Ramsey's fashioning of the England team around Moore was both successful and controversial. His early use of 4-2-4 was not a system he felt would last. His ideal was a framework in which there would bemore mobility, but finding the players to fit the principle was difficult. He began at the back. Moore was the ideal partner for Jack Charlton, who patrolled across the defence while Moore moved forward into the old left-half position. Although Peters and Alan Ball advanced from midfield along the flanks there were no recognised wingers.
The system is all very familiar these days, but at that time it was a gamble that required the comprehension of Moore to ensure that it succeeded. Doubtless, Moore also had a word in the last tactical master-stroke, which was to bring in West Ham's Hurst, whose three goals secured the victory. He rarely spoke of the decision but was deeply sympathetic when his closest friend, Jimmy Greaves, paid the price. None of Ramsey's plans would have worked without the thoroughness of Moore in defence and his loyalty.

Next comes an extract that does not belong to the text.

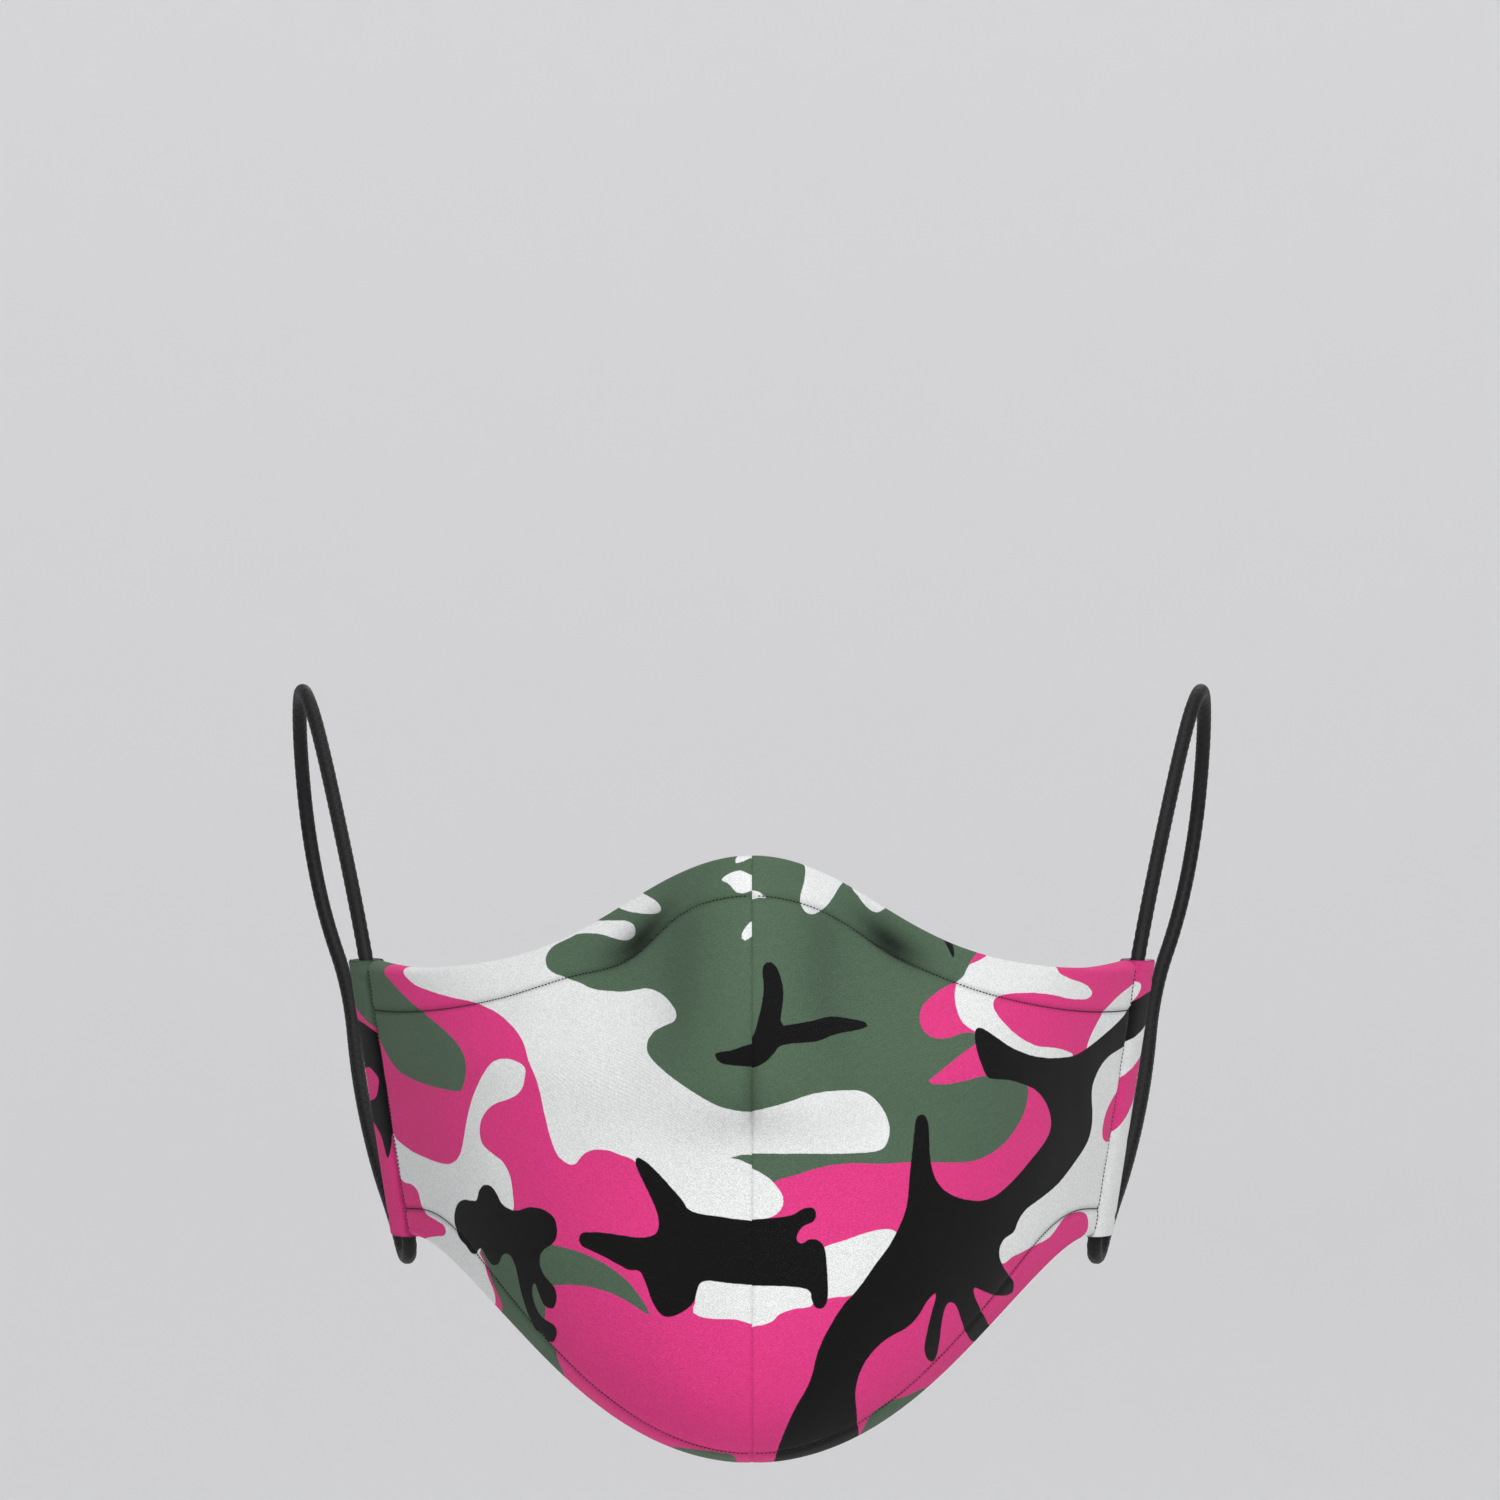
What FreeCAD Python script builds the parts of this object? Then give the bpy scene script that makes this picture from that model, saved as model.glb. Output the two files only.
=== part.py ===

Four years later, the world game had changed, but Moore was completely at home in international football. Indeed, 1970 saw him at his peak and at his most self-assured off the pitch when overcoming the ridiculous charge of stealing a bracelet from a shop he could have bought with his loose change. His performance against Brazil coincided with probably the best seen from any England side. At the end England had lost but Pele and Moore stood as equals, exchanged shirts and laughed together. Later Moore said: 'When you play against people of that ability at the highest level, for those stakes, you don't have to speak the language to come to know each other.'
Sadly, his peak coincided with the decline of England under Ramsey, who, when he took off Bobby Charlton against West Germany, allowed Beckenbauer to command the game and complete the circle of revenge. Moore's career declined and Ramsey was sacked, but between them they had forced respect out of the most illustrious team ever (Brazil) and the finest player (Pele). In a way, that was a more enduring tribute to Bobby Moore than his raising of the World Cup.